The request ▸
What is needed is the run of lines from the one containing "bake_transform(medial)" through the one containing "return strap_where(STRAP_TIP_END + 1 +", echoed exactly, with both ends kept and nothing added.

Source material ▸
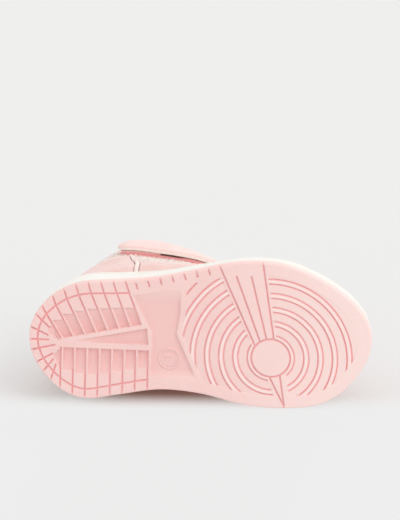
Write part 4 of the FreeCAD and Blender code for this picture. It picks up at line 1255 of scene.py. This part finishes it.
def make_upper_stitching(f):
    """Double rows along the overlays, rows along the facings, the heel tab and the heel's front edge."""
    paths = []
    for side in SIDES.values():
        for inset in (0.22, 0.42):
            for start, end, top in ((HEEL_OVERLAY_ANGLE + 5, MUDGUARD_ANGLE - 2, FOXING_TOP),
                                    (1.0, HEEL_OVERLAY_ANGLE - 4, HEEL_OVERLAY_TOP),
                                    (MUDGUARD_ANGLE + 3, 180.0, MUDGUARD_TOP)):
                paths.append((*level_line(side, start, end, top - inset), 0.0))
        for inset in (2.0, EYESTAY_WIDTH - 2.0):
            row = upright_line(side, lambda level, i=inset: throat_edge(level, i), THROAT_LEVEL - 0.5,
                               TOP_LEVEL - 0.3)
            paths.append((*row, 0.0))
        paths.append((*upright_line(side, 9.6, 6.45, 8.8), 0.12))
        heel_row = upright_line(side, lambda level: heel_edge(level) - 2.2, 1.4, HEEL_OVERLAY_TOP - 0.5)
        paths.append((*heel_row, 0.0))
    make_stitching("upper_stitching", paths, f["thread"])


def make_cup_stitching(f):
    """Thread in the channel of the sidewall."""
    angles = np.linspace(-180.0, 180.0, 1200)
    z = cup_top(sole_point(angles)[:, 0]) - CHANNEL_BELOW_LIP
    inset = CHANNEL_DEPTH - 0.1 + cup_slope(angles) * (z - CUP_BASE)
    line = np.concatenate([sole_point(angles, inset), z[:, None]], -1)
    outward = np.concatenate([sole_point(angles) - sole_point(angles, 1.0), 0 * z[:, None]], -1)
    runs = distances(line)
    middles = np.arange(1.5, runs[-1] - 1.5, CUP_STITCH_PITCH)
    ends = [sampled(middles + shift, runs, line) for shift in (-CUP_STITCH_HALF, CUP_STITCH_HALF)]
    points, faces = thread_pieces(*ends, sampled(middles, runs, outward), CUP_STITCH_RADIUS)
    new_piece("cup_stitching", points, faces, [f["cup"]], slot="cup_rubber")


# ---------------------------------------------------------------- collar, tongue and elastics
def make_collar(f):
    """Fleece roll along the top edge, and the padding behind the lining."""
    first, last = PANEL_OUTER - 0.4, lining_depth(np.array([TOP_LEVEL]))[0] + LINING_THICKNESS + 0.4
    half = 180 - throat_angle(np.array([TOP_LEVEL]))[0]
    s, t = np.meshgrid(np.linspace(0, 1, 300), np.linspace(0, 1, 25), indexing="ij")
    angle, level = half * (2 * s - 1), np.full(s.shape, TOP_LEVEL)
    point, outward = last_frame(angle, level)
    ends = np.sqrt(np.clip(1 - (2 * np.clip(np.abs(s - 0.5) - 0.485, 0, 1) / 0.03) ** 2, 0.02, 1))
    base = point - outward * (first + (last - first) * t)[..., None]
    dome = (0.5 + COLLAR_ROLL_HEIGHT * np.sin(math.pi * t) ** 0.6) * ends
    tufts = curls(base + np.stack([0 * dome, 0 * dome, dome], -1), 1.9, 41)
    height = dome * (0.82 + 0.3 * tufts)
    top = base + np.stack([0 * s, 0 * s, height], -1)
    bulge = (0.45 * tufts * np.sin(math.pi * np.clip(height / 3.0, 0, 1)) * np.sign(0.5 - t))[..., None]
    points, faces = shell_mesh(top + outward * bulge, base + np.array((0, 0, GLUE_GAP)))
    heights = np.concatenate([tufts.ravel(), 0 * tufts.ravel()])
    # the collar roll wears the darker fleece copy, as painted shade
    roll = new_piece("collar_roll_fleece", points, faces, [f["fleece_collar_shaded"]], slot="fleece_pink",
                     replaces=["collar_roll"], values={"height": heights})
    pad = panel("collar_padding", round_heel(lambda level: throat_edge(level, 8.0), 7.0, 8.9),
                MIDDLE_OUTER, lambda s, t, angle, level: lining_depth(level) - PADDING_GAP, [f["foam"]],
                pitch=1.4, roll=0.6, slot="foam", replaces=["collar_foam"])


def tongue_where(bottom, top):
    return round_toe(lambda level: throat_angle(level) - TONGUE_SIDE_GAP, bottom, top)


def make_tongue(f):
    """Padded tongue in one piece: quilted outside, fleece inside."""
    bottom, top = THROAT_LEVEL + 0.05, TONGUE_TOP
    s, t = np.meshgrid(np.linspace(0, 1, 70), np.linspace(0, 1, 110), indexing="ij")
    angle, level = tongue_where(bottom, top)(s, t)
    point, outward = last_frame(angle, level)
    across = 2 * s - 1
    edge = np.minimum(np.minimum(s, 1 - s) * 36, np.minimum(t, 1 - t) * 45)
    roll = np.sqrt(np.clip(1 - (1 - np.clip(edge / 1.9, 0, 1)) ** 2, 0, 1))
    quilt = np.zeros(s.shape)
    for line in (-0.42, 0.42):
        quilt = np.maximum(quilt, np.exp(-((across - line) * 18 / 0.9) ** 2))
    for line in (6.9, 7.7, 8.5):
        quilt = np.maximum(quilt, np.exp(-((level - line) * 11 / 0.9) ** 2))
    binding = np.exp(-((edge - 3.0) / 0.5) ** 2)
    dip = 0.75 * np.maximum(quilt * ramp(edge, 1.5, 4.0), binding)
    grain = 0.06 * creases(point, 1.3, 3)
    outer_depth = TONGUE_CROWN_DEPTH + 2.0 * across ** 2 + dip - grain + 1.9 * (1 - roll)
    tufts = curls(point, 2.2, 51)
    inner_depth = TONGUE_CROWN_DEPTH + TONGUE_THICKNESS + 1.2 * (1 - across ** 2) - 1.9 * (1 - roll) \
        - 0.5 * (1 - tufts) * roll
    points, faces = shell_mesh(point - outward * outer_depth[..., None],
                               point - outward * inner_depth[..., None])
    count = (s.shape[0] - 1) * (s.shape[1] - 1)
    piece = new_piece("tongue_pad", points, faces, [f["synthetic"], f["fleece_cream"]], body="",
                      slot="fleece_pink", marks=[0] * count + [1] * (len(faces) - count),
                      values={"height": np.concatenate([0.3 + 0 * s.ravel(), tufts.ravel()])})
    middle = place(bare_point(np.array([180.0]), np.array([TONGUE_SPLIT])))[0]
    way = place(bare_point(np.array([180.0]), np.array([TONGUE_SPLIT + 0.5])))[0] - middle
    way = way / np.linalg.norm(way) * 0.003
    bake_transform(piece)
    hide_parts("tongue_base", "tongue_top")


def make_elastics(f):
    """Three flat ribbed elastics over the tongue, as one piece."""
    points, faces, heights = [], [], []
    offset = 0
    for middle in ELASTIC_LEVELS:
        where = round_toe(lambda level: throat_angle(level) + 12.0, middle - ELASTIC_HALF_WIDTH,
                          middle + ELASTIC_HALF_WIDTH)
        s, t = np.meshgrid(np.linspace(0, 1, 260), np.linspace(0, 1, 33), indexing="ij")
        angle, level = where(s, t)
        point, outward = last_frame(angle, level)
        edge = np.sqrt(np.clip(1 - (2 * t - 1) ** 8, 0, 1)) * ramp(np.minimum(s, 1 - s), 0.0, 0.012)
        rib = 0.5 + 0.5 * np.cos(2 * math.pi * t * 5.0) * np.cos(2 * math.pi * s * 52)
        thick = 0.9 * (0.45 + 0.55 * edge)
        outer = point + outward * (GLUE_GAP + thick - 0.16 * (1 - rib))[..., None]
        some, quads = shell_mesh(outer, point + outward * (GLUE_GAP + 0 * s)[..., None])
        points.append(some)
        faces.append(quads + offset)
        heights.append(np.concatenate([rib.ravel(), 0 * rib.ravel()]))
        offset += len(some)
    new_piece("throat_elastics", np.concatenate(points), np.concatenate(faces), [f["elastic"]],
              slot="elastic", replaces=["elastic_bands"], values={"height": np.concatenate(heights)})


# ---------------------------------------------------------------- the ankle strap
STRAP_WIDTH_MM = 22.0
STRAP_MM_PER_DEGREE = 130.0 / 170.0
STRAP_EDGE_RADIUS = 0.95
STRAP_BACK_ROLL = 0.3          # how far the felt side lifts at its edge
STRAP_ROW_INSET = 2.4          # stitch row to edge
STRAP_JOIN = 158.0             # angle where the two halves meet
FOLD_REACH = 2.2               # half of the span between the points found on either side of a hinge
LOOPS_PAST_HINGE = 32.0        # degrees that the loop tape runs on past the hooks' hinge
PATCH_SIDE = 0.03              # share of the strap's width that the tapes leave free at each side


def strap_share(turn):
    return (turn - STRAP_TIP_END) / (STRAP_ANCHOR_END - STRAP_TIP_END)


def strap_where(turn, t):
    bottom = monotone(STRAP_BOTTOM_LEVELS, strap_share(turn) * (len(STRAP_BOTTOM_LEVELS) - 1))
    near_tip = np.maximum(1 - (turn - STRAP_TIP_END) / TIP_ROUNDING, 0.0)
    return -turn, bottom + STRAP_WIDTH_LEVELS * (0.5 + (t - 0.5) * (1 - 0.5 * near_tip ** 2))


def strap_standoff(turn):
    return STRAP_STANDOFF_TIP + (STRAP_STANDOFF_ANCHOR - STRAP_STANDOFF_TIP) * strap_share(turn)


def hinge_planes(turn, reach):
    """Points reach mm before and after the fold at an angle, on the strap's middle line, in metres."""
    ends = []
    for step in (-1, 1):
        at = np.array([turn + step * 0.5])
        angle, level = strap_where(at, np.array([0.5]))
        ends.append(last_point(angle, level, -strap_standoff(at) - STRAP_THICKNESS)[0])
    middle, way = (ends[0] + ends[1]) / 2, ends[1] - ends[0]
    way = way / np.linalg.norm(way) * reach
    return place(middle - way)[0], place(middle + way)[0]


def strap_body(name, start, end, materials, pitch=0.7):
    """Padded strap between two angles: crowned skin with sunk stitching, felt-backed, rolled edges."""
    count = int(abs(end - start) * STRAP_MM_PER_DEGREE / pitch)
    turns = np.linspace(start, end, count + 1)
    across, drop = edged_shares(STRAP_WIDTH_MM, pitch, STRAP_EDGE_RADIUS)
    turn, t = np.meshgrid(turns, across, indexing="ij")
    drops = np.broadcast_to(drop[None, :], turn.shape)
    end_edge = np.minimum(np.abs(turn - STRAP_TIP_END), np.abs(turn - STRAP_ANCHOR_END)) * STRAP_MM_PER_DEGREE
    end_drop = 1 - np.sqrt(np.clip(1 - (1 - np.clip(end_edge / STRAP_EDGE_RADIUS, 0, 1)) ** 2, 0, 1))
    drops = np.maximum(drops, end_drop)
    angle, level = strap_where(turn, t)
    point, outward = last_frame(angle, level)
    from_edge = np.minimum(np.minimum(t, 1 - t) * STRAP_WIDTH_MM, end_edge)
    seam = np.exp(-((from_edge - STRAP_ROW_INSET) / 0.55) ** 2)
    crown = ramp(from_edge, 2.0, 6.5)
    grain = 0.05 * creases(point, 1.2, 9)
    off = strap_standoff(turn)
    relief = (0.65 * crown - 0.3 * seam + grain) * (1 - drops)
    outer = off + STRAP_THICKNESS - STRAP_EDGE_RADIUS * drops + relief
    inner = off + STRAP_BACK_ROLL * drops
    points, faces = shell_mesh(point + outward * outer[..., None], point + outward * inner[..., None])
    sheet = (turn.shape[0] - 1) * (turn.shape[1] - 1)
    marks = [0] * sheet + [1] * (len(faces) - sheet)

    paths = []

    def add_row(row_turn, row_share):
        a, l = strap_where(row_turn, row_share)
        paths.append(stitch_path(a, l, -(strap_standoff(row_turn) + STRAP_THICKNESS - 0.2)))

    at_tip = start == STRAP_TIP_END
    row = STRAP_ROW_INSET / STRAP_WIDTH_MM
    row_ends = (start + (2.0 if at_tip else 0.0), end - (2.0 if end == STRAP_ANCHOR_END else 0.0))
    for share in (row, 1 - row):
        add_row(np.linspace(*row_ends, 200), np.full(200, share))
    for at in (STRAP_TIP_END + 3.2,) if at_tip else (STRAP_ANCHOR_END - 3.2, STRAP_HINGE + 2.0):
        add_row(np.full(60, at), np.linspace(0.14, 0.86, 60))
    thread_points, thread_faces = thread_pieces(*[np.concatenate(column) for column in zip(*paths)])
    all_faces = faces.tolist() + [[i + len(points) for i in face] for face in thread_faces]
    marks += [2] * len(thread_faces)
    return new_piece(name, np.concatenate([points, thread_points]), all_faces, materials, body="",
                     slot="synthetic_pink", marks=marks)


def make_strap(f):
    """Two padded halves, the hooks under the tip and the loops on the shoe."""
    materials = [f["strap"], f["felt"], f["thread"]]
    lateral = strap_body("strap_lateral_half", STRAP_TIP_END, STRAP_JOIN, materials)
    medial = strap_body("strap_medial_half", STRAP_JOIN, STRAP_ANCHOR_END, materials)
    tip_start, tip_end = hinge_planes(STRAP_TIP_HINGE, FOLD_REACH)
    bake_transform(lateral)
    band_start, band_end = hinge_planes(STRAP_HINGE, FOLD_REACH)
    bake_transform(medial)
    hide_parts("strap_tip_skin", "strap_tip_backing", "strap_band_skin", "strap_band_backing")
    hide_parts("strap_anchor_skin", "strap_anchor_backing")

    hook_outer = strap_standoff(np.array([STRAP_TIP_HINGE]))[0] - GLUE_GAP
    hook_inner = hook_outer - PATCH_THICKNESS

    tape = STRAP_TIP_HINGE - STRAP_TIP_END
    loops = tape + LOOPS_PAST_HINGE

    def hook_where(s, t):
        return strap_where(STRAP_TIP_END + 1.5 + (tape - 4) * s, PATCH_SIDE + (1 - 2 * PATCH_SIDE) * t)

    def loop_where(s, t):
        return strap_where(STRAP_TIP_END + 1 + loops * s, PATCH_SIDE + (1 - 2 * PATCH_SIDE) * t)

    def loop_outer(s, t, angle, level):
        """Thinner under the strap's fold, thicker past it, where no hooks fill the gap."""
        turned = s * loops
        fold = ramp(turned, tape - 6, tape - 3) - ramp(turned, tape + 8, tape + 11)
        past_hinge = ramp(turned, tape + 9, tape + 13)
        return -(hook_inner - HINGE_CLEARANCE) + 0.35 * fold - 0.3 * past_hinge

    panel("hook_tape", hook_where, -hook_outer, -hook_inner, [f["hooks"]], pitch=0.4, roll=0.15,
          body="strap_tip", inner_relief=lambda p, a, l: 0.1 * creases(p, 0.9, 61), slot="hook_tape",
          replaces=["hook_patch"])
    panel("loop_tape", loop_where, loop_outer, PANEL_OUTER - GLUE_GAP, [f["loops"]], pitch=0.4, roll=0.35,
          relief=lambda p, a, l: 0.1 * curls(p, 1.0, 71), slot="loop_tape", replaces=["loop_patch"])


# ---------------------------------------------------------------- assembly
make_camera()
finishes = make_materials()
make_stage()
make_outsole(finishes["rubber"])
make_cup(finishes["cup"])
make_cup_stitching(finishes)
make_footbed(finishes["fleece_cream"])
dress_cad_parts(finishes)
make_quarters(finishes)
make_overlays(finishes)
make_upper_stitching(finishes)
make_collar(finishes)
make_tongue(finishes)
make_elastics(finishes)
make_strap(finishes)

Solution for this exercise ▸
    bake_transform(medial)
    hide_parts("strap_tip_skin", "strap_tip_backing", "strap_band_skin", "strap_band_backing")
    hide_parts("strap_anchor_skin", "strap_anchor_backing")

    hook_outer = strap_standoff(np.array([STRAP_TIP_HINGE]))[0] - GLUE_GAP
    hook_inner = hook_outer - PATCH_THICKNESS

    tape = STRAP_TIP_HINGE - STRAP_TIP_END
    loops = tape + LOOPS_PAST_HINGE

    def hook_where(s, t):
        return strap_where(STRAP_TIP_END + 1.5 + (tape - 4) * s, PATCH_SIDE + (1 - 2 * PATCH_SIDE) * t)

    def loop_where(s, t):
        return strap_where(STRAP_TIP_END + 1 + loops * s, PATCH_SIDE + (1 - 2 * PATCH_SIDE) * t)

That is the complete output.